Just as one example – I’ll sometimes have a swath of pretty clippy dialogue, that I like, but one place within it just…sags, slightly. I have to look pretty closely at my reacting mind to find, or feel, that “sag” but if I read that swath often enough, the sag starts to become undeniable, by way of the very smallest “meh” feeling.
That sag tells me…that the characters might want me to take this dialogue exchange in a slightly different direction. Practically speaking, this just involves trying out some new combinations of lines. A new line might be needed, or there’s one line too many, or this line needs to be run-in with that one. I can usually “hear” a possible change. There’s also a certain quick mental rearranging that goes on - I sort of rapidly imagine the different ways that that particular swath of text might be rearranged or restated (or compressed or eliminated).
Or I might feel, as another example, that there’s a little hitch in this bit of physical description – the analog of a slight tripping motion as I “walk along,” reading it. If I fix that (smooth out the thing that tripped me up), it often turns out that the physical world of the story changes, thus presenting new opportunities - both in terms of language and in terms of the fictive reality.
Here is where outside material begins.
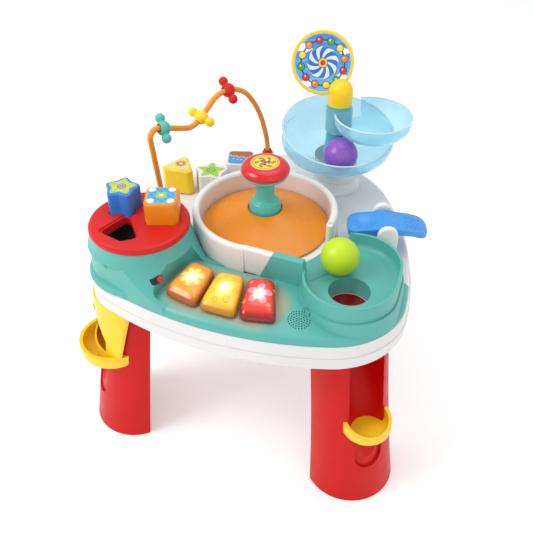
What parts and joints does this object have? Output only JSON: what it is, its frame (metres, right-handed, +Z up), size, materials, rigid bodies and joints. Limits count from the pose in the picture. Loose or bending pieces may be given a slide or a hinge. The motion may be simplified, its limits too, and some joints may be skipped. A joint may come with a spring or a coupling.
{
  "type": "musical activity table",
  "caption": "Rounded activity table on plug-in legs with spinning basin, ball tower, shape sorter, light-up keys, see-saw lever and bead wire.",
  "frame": {"origin": "centre of the bounding box, on the floor under the feet", "axes": "+Z up, -Y is the side with the keys, +X towards the see-saw lever"},
  "size_m": [0.5461, 0.5483, 0.6087],
  "materials": {
    "white": "smooth moulded white",
    "teal": "satin moulded teal",
    "red": "smooth moulded red",
    "lid_red": "satin moulded red",
    "yellow": "smooth moulded yellow",
    "orange": "smooth moulded orange",
    "blue": "smooth moulded blue",
    "clear_blue": "translucent light blue moulding",
    "clear_teal": "translucent teal moulding",
    "key_orange": "translucent orange key",
    "key_yellow": "translucent yellow key",
    "key_red": "translucent red key",
    "green": "smooth moulded lime green",
    "purple": "smooth moulded purple",
    "print": "printed sticker",
    "black": "matt black",
    "board": "circuit board",
    "silicone": "silicone",
    "steel": "plated steel",
    "lamp": "clear lamp"
  },
  "bodies": {
    "table": {"lower_casing": "white", "top_casing": "white", "basin": "white", "console": "teal", "sorter_lid": "lid_red", "leg_left": "red", "leg_right": "red", "leg_back": "red", "left_chute": "yellow", "right_tray": "yellow", "tower_pedestal": "white", "lower_bowl": "clear_blue", "tower_column": "clear_teal", "upper_bowl": "clear_blue", "tower_screw": "steel", "dome_cap": "yellow", "sign_frame": "yellow", "sign_panel": "print", "peg_stickers": "print", "bead_wire": "orange", "wire_collars": "lid_red", "lever_pin": "steel", "spinner_axle": "steel", "speaker": "black", "circuit_board": "board", "leds": "lamp", "key_pads": "silicone", "battery_box": "white", "batteries": "steel", "battery_contacts": "steel", "battery_door": "white", "battery_door_screw": "steel", "casing_screws": "steel", "leg_screws": "steel", "switch_bezel": "black"},
    "spinner": {"spin_plate": "orange", "spinner_post": "teal", "spinner_cap": "lid_red", "spinner_sticker": "print"},
    "key_orange": {"key_orange": "key_orange"},
    "key_yellow": {"key_yellow": "key_yellow"},
    "key_red": {"key_red": "key_red"},
    "switch_slider": {"switch_slider": "lid_red"},
    "lever": {"lever": "blue"},
    "bead_teal": {"bead_teal": "teal"},
    "bead_yellow": {"bead_yellow": "yellow"},
    "bead_red": {"bead_red": "lid_red"},
    "block_star": {"block_star": "blue", "star_sticker": "print"},
    "block_square": {"block_square": "orange", "square_sticker": "print"},
    "block_triangle": {"block_triangle": "yellow", "triangle_sticker": "print"},
    "ball_green": {"ball_green": "green"},
    "ball_purple": {"ball_purple": "purple"}
  },
  "joints": [
    {"name": "spinner_turn", "type": "hinge", "parent": "table", "child": "spinner", "pos_m": [0.0018, -0.044, 0.4], "axis": [0, 0, 1], "continuous": true},
    {"name": "key_orange_press", "type": "slide", "parent": "table", "child": "key_orange", "axis": [0, 0, 1], "range_m": [-0.003, 0], "stiffness_N_per_m": 400, "springref_m": 0.0008},
    {"name": "key_yellow_press", "type": "slide", "parent": "table", "child": "key_yellow", "axis": [0, 0, 1], "range_m": [-0.003, 0], "stiffness_N_per_m": 400, "springref_m": 0.0008},
    {"name": "key_red_press", "type": "slide", "parent": "table", "child": "key_red", "axis": [0, 0, 1], "range_m": [-0.003, 0], "stiffness_N_per_m": 400, "springref_m": 0.0008},
    {"name": "power_switch", "type": "slide", "parent": "table", "child": "switch_slider", "axis": [0.6011, 0.7677, 0.2222], "range_m": [-0.009, 0]},
    {"name": "see_saw", "type": "hinge", "parent": "table", "child": "lever", "pos_m": [0.18762, -0.00258, 0.378], "axis": [0.3173, -0.9483, 0], "range_deg": [-12, 12]},
    {"name": "bead_teal_turn", "type": "hinge", "parent": "table", "child": "bead_teal", "pos_m": [-0.17106, -0.03069, 0.49934], "axis": [0.384, 0.8465, -0.3688], "continuous": true},
    {"name": "bead_yellow_turn", "type": "hinge", "parent": "table", "child": "bead_yellow", "pos_m": [-0.13777, 0.04272, 0.48753], "axis": [0.3346, 0.7376, 0.5865], "continuous": true},
    {"name": "bead_red_turn", "type": "hinge", "parent": "table", "child": "bead_red", "pos_m": [-0.11174, 0.10009, 0.51305], "axis": [0.4085, 0.9006, -0.1483], "continuous": true},
    {"name": "block_star_lift", "type": "slide", "parent": "table", "child": "block_star", "axis": [0, 0, 1], "range_m": [0, 0.09]},
    {"name": "block_square_lift", "type": "slide", "parent": "table", "child": "block_square", "axis": [0, 0, 1], "range_m": [0, 0.09]},
    {"name": "block_triangle_lift", "type": "slide", "parent": "table", "child": "block_triangle", "axis": [0, 0, 1], "range_m": [0, 0.09]},
    {"name": "ball_green_lift", "type": "slide", "parent": "table", "child": "ball_green", "axis": [0, 0, 1], "range_m": [0, 0.1]},
    {"name": "ball_purple_roll", "type": "hinge", "parent": "table", "child": "ball_purple", "pos_m": [0.0693, 0.14648, 0.429], "axis": [0, 0, 1], "range_deg": [-160, 0]}
  ]
}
The trick in this method, of course, is for the writer to develop a sense of what a valid “tug of dissatisfaction” feels like, for them. As we all know, any bit of prose can be altered, and to just alter it blindly is to descend into Rubik’s Cube Land.
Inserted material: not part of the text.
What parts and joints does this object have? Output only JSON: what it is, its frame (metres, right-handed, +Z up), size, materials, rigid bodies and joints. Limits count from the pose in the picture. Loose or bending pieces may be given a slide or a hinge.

So we want to learn to distinguish the feeling of “changing this for the sake of changing it” from the feeling of “changing this because I am genuinely dissatisfied with it (albeit even very slightly).”
One fairly harmless exercise might be to randomly pull out a swath of prose from an existing story – maybe 50-100 words – and just obsess over that a bit, in the spirit of, “If I had to change one thing in here, what would it be?”
Then make that change, and see how it causes the fictive world to morph. Does the changed text, when you read it next time, suggest anything new to you? Sometimes, altering a text causes new questions to arise, or a new valence to enter the text - sometimes the characters can feel it too, and suddenly one of them will blurt something out in response to the change.
It's a very gauzy, subtle state of mind. It takes practice. But I think lingering over a relatively small swatch of text is a good way for a writer to see if this method has any appeal for them.
It might be a little like the meditative experience of sitting very still for a long time and gradually starting to hear more and see more and be aware of more happening in one’s body.
Those data were there all along, but suddenly…we’re noticing them.
So, dear questioner – the idea might be that, having polished/painted that lump of clay, to ask yourself if it is, in even the smallest of ways, suggesting any next steps? Can you detect any slight discontentment, now that everything is so clean and gleaming?
And, by the way, I do think that this sort of polishing is important - it helps us see the story at its best and this, in turn, makes those micro-dissatisfactions easier to notice - we’ve cut way down on the noise in the story.
An analogy might be this: say you hyper-clean your house. Everything is in place and polished and nicely arranged. With the clutter gone, does this suggest any larger-scale rearrangements? Is it suddenly clear, for example, that the couch is in the wrong place? Or, that a painting might be needed just there?
It’s hard to discern what a story (or section) wants to be if its in disarray. But when version 1 is all tidy, it might (might) start to waft out suggestions for version 2.
Any of this ringing any bells, Story Club?
hello from Los Angeles. George, i'm glad you got of town. My neighborhood has not been in trouble from fire, but the air is awful and life is just so weird here right now and the destruction is just mind-blowing. I won't go on as you already know what i'm going to say about heartache, etc. But I DO want to say thank you to those Story Clubbers who have sent me messages, making sure I'm okay. I am. And I now have an air purifier, so thank god for that.
Regarding this week's question: It seems that maybe the Questioner is line editing when perhaps what needs to do be done is revising/rewriting. George's method works for George, and it's fantastic that you (Questioner) are getting words on the page and playing with them. But there's also the idea that words on the page may have to go, once you see the big picture and understand what your story is. All of that polishing won't be for nought (I hope), because your mind is in the story as you do it. But sometimes you've got to dump and start over, or you have to seriously revise in order to get that story to emerge. My take (as I've said in these threads many times--apologies) is that you have to get to the end of a draft, take a break from it, then come back with fresh eyes and see what you've got. Then--let the revising begin. Repeat as necessary.
I'm guessing that by the time I hit post on this, others will have said the same.
I'm so sorry for all of you who have been affected by the LA wildfires. Here's hoping the fires will be contained soon and the long, sad task of rebuilding can begin. That said, let me add that I wholeheartedly agree with George's advice. Here are some related comments from my book WORDS MADE FLESH: THE CRAFT OF FICTION:
"In my early years as a writer, I automatically cut anything that didn’t seem to fit my intentions. Then something Eudora Welty said made me realize that was a mistake. She said, 'It’s strange how in revision you find some little unconsidered thing which is so essential that you not only keep it in but give it preeminence when you revise.' Her comment led me to interrogate each seemingly 'unconsidered' or inessential aspect of a draft, trying to discover if it were a clue to something essential about the story. We may not have a conscious reason for including a certain detail, but we often have an unconscious one, and a major part of the revision process is discovering what led us to include details that don’t seem to serve any obvious purpose. I suggest you not cut these extraneous-seeming details, at least not until you’ve fully explored their possible significance. Those details are often our unconscious self’s way of telling us to consider something, and sometimes the detail that seems the most extraneous is the one that holds the story’s deepest and most important secret. Our drafts are like treasure maps, and the 'little unconsidered things' are often clues to the location of the buried treasure."